購買行動におけるデジタルシフトが継続(出典:電通デジタル「EC・店頭をまたぐ購買行動実態調査2024」、以下同)

 支出金額をオンラインと実店舗で比較すると、1万円未満の購入は実店舗が多く、1万〜5万円の価格帯ではオンライン決済が増える傾向にあった。5万円以上になると大きな差はなかった。

高価格帯の商品購入におけるオンラインと実店舗の利用の差は少ない

 電化製品など検討要素の多い商品において、生活者がオンラインと実店舗を行き来しながら慎重に購入する傾向も2023年度に続いて確認できた。例えば電化製品では、オンラインと実店舗を行き来する生活者が5.9ポイント増加し、検討を経て購入する割合も2.7ポイント増加した。商品の仕様や詳細情報を把握し、さらに実物を確認することで、購買リスクを減らしたいという考えがあるようだ。

検討要素の多い商品はオンラインと実店舗の両方で情報収集している

 「最近の買い物」における意識を聞いたところ、生活者の25.5%がオンラインでの購入が増えたと回答している。中でも注目すべき回答として、8.8%の「中古品を購入するようになった」や4.8%の「将来売却することを考えて購入する」を挙げている。モノの所有だけでなく、リセールへの関心への高まりが見て取れる。購入後の商品価値の維持を重視する考え方は、生活者のリスクヘッジを考えた購買傾向の強まりの表れと見られる。

購入後も価値が保たれる商品を見極める行動傾向が強まる

 情報収集の際に企業の公式サイトを利用する頻度が増加していることも明らかになった。公式サイトで購入する理由として最も多かったのは「公式サイトだと安心だから」(12.5%)で、確かな商品情報に加えて安全性や信頼性を求めていおり、ここでもリスクヘッジ購買の傾向が見て取れる。

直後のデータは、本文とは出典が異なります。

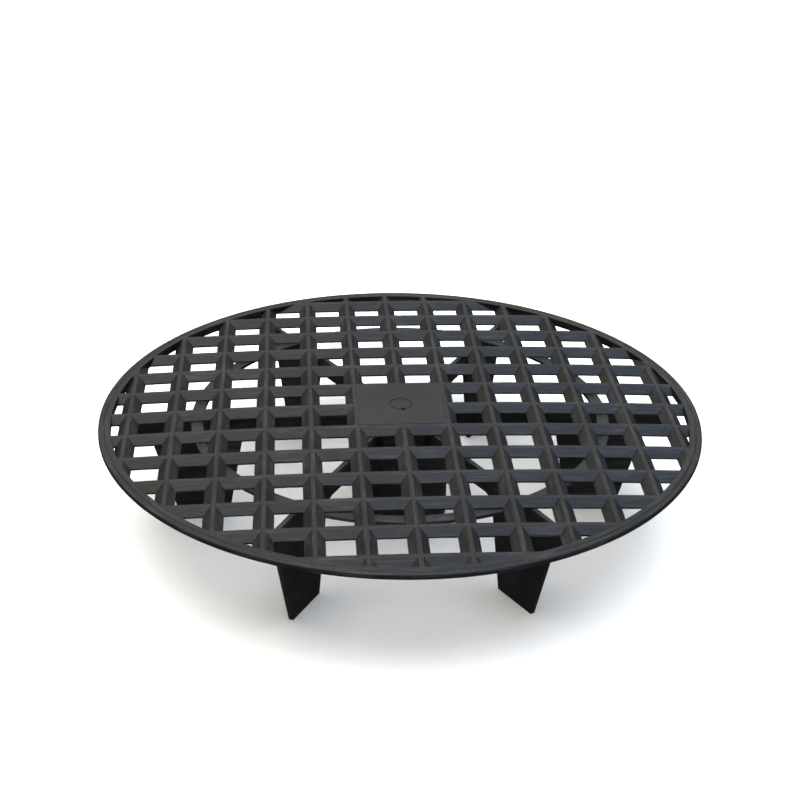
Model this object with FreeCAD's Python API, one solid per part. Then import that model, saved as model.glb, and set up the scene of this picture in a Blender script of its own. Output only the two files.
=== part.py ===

一方で、モールECも引き続き主要な購買チャンネルとなっている。こちらの活用の理由は「ポイントを貯めたいから」(37.3%)や「貯まっているポイントを使いたいから」(27.3%)などが目立つ。これはポイントの活用で生活者の経済的負担を軽減でき、生活者のリスクを分散させ、購買行動に安心感を求める「リスクヘッジ購買」の一環とも捉えられる。